Given task: Track down each line that has the word "FreeCAD" and copy it.

* Begin Data records *

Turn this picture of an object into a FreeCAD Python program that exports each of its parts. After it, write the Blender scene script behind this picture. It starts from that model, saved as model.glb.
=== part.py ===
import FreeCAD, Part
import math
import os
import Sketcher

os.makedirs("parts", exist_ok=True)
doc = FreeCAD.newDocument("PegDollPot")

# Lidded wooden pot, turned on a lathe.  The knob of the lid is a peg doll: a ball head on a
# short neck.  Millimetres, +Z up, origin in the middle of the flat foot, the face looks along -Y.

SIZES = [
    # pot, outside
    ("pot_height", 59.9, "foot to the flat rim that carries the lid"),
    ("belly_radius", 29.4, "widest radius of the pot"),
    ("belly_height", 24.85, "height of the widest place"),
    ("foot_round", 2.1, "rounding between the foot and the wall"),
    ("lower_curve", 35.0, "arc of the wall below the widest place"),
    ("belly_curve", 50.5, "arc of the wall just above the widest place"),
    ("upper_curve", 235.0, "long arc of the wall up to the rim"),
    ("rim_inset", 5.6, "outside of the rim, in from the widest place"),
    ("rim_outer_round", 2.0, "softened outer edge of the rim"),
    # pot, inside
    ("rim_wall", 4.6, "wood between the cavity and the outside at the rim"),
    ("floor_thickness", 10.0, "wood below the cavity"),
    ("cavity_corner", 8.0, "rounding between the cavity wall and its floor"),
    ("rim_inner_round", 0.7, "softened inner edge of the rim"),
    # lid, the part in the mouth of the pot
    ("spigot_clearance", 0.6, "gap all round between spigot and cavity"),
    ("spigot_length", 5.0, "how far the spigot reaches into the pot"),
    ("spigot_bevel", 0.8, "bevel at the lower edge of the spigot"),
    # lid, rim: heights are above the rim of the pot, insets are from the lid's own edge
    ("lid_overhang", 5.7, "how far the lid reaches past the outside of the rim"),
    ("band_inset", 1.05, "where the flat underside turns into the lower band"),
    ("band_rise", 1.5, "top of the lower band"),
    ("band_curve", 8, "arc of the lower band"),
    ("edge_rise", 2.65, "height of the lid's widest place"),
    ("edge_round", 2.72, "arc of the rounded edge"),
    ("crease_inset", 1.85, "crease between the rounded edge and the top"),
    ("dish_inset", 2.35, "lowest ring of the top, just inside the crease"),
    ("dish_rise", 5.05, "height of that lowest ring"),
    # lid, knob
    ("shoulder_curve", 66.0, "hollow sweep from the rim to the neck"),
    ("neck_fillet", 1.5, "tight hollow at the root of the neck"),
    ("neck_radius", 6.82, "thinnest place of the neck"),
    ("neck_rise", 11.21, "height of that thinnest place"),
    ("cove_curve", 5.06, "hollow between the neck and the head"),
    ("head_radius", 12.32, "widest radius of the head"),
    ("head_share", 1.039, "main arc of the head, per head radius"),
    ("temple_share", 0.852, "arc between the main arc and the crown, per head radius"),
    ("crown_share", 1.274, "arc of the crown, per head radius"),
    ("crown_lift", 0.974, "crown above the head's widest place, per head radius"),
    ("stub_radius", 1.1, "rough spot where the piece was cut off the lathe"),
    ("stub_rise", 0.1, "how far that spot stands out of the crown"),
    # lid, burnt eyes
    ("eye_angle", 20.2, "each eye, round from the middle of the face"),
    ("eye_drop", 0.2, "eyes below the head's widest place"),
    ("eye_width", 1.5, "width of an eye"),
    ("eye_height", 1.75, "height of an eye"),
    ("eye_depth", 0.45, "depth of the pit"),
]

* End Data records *
* Begin Data records *

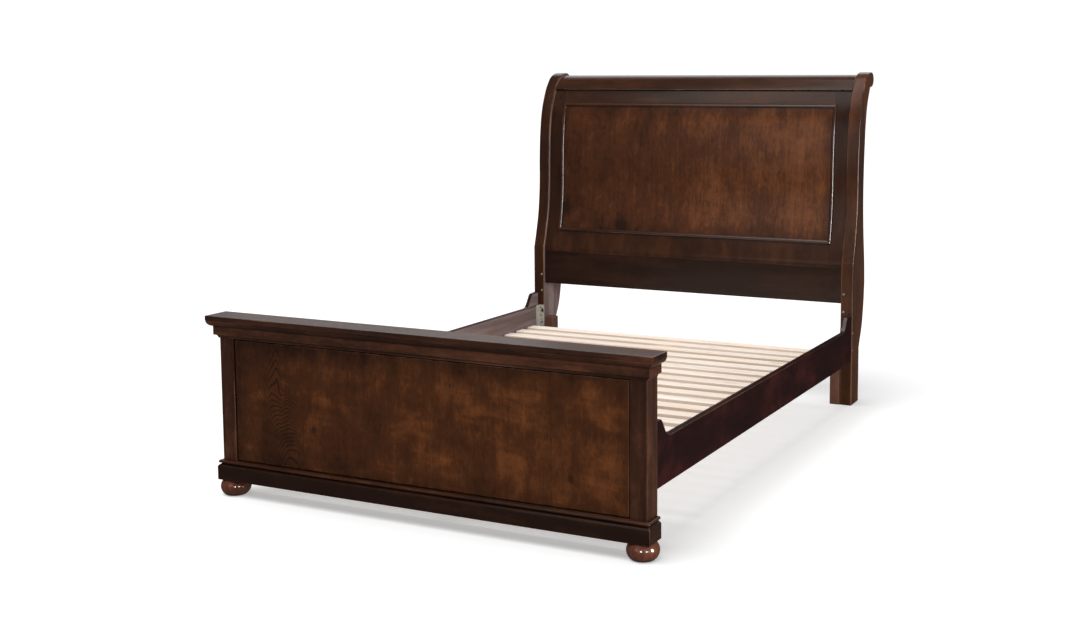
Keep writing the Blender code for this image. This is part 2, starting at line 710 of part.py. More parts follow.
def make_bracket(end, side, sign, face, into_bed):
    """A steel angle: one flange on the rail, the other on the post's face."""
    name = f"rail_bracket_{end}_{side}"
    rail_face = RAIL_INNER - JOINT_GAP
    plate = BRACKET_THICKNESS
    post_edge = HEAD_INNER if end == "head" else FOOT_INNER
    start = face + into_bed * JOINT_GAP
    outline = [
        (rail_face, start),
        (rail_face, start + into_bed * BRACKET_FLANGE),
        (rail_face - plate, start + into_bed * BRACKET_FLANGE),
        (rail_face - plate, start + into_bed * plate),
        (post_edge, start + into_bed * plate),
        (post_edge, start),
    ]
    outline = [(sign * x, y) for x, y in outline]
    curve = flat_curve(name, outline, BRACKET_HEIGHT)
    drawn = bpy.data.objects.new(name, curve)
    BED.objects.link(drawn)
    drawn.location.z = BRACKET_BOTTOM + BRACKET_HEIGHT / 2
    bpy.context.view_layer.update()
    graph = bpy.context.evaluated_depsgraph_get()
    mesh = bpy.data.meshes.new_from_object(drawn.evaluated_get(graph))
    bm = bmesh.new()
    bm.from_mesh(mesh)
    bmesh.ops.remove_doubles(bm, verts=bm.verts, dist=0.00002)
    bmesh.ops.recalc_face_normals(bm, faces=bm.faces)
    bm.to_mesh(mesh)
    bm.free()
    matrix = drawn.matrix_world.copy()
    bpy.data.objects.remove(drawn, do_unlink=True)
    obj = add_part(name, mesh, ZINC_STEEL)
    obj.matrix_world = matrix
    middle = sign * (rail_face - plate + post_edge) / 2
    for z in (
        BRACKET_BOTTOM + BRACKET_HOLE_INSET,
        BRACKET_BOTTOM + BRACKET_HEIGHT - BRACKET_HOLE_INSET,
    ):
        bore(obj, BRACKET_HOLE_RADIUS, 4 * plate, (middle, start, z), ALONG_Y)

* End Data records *

Solution:
Turn this picture of an object into a FreeCAD Python program that exports each of its parts. After it, write the Blender scene script behind this picture. It starts from that model, saved as model.glb.
import FreeCAD, Part
doc = FreeCAD.newDocument("PegDollPot")